One can’t see the grade
between a crow and a cuckoo
Taken together, like the four lyrics mentioned here, there are more Kannadasan’s movie lyrics on fools and foolish acts which deserve in-depth study.
He is frequently called kavi arasu Kannadasan (kavi arasu means 'king of poets' in Tamil language).He was born in small village by name Sirukudalpatti near karaikudi. He wrote thousands of popular songs for Tamil cinema. He won the Sahitya Academy Translation Prize for his novel Cheraman Kadali in the year 1980.
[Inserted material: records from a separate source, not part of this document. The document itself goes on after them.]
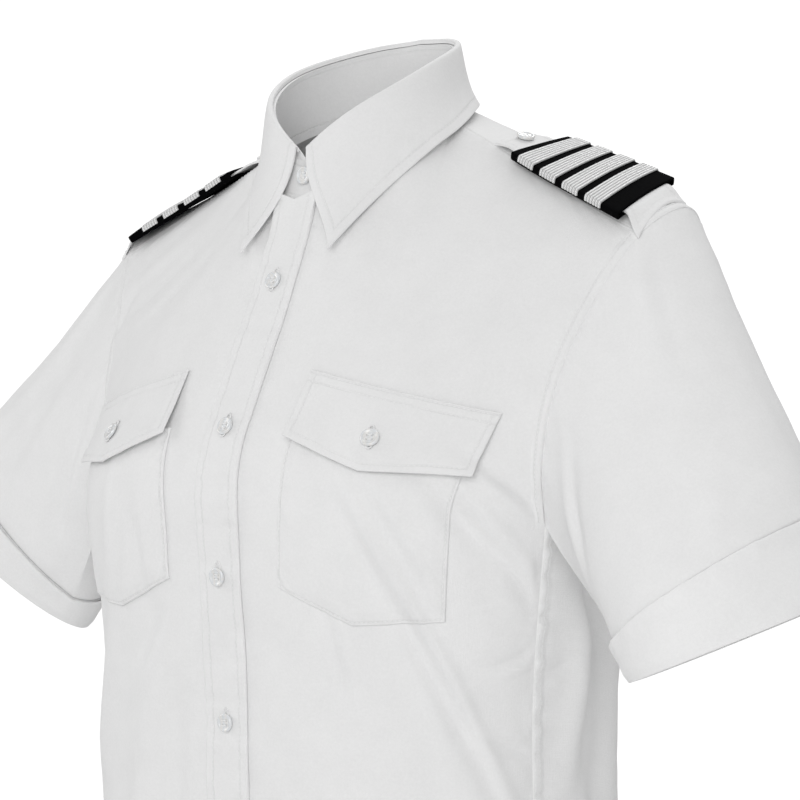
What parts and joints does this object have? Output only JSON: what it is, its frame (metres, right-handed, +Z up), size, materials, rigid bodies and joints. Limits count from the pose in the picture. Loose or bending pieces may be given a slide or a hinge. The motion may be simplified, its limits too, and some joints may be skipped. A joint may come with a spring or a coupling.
{
  "type": "short-sleeved pilot shirt",
  "caption": "Short-sleeved button-front uniform shirt, filled out as if worn, with pointed collar, flapped breast pockets, buttoned shoulder straps and striped slip-on shoulder boards",
  "frame": {"origin": "the middle of the neck, at the height of the shoulder seams' neck ends, where the shirt is held up by its wearer", "axes": "+Z up, +X towards the wearer's left, the buttoned front faces -Y"},
  "size_m": [0.7563, 0.2578, 0.8012],
  "materials": {
    "white_poplin": "matt white cotton-blend poplin, pressed",
    "pearl_button": "pearly white four-hole shirt button",
    "black_cloth": "matt black woven cloth",
    "silver_braid": "ribbed silver-grey braid with a slight sheen"
  },
  "bodies": {
    "root": {"front_left": "white_poplin", "front_right": "white_poplin", "back": "white_poplin", "yoke": "white_poplin", "front_band": "white_poplin", "collar_stand": "white_poplin", "collar_leaf": "white_poplin", "stand_button": "pearl_button", "band_button_1": "pearl_button", "band_button_2": "pearl_button", "band_button_3": "pearl_button", "band_button_4": "pearl_button", "band_button_5": "pearl_button", "band_button_6": "pearl_button", "band_button_7": "pearl_button", "sleeve_left": "white_poplin", "cuff_left": "white_poplin", "pocket_left": "white_poplin", "flap_left": "white_poplin", "flap_button_left": "pearl_button", "strap_left": "white_poplin", "strap_button_left": "pearl_button", "board_left": "black_cloth", "stripe_left_1": "silver_braid", "stripe_left_2": "silver_braid", "stripe_left_3": "silver_braid", "stripe_left_4": "silver_braid", "sleeve_right": "white_poplin", "cuff_right": "white_poplin", "pocket_right": "white_poplin", "flap_right": "white_poplin", "flap_button_right": "pearl_button", "strap_right": "white_poplin", "strap_button_right": "pearl_button", "board_right": "black_cloth", "stripe_right_1": "silver_braid", "stripe_right_2": "silver_braid", "stripe_right_3": "silver_braid", "stripe_right_4": "silver_braid"}
  },
  "joints": []
}
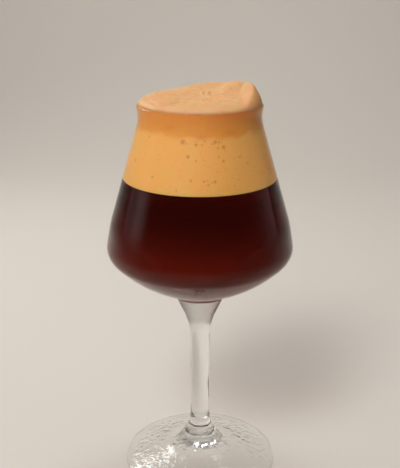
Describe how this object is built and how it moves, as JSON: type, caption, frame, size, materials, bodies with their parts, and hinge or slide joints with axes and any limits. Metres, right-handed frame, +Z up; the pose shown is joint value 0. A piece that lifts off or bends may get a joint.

His given name at birth was Muthiah. However, when he passed away at the age of 54, on October 16, 1981, millions of Tamils remembered him only by the name Kannadasan. For Tamils all over the world, he epitomised their poetry style. Even those who couldn't read the poetry of Kamban or the maxims of Valluvan, could hum the compositions of poet Kannadasan.
A number count of his publications shows a tally of 109 volumes, which include 21 novels and 10 slim volumes of essays on Hinduism, captioned Arthamulla Indu Matham (Meaningful Hinduism). In addition, he produced about 4000 poems and approximately 5000 movie lyrics, between 1944 and 1981, all with an eighth grade education at the formal level. He was also an excellent example of this century's Tamil goliard.
There is no doubt that he had a penetrating eye and keen observational powers. He also did not live a cocoon-type of life. He dipped into everything that Tamil Nadu could offer - wine, women, drugs, politics, polemics, atheism and religious sanctuary. After enjoying everything, what he did was remarkable - he composed verses about all his experiences, with reflective self-deprecating humour, irony, and biting sarcasm. These verses touched the sympathetic chords of Tamils from all walks of life - school boys, undergrads, housewives, farmers, manual labourers, plantation workers, middle class representatives and even upper class elites.